Le cose fin qui stabilite affinché non vadano in
dimenticanza, vogliamo ed ordiniamo che i Vescovi di ciascuna diocesi,
trascorso un anno dalla pubblicazione delle presenti Lettere, e poscia ogni
triennio, con diligente e giurata esposizione riferiscano alla Sede Apostolica
intorno a quanto si prescrive in esse, e sulle dottrine che corrono in mezzo al
clero e soprattutto nei Seminari ed altri istituti cattolici, non eccettuati
quelli che pur sono esenti dall’autorità dell’Ordinario. Lo stesso imponiamo ai
Superiori generali degli Ordini religiosi a riguardo dei loro dipendenti.

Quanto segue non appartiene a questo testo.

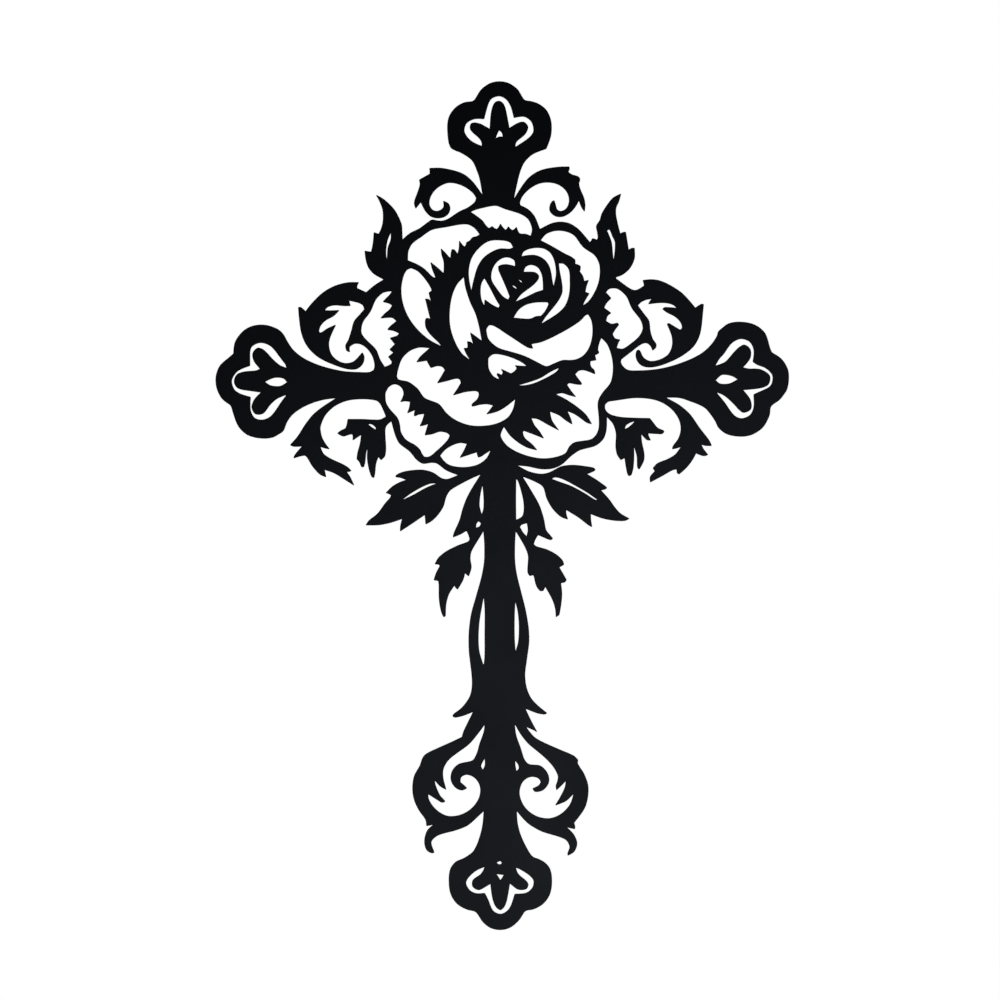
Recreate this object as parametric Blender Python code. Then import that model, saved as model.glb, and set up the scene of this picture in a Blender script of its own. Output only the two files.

Queste cose, o Venerabili Fratelli, abbiam creduto di
scrivervi per salute di ogni credente. I nemici della Chiesa certamente ne abuseranno
per ribadire la vecchia accusa, per cui siamo fatti passare come avversi alla
scienza ed al progresso della civiltà. A tali accuse, che trovano smentita in
ogni pagina della storia della Chiesa, alfine di opporre alcun che di nuovo, è
Nostro consiglio di accordare ogni favore e protezione ad un nuovo Istituto, da
cui, coll’aiuto di quanti fra i cattolici sono più insigni per fama di
sapienza, ogni fatta di scienza e di erudizione, sotto la guida ed il magistero
della cattolica verità, sia promossa. Assecondi Iddio i Nostri disegni e Ci
prestino aiuto quanti di vero amore amano la Chiesa di Gesù Cristo. Ma di ciò
in altra opportunità. A Voi intanto, o Venerabili Fratelli, nella cui opera e
zelo sommamente confidiamo, imploriamo di tutto cuore la pienezza dei lumi
Celesti, affinché in tanto periglio delle anime per gli errori che da ogni
banda s’infiltrano, scorgiate quel che far vi convenga; e con ogni ardore e
fortezza lo eseguiate. Vi assista colla Sua virtù Gesù Cristo autore e
consumatore della nostra fede; vi assista coll’intercessione e coll’aiuto la
Vergine Immacolata profligatrice di tutte le eresie.
E Noi, come pegno della Nostra carità e delle divine
consolazioni fra tante contrarietà, impartiamo con ogni affetto a voi, al
vostro clero ed ai vostri fedeli l’Apostolica Benedizione.
Dato a Roma, presso San Pietro, il giorno 8 Settembre
1907, nell’anno V del Nostro Pontificato.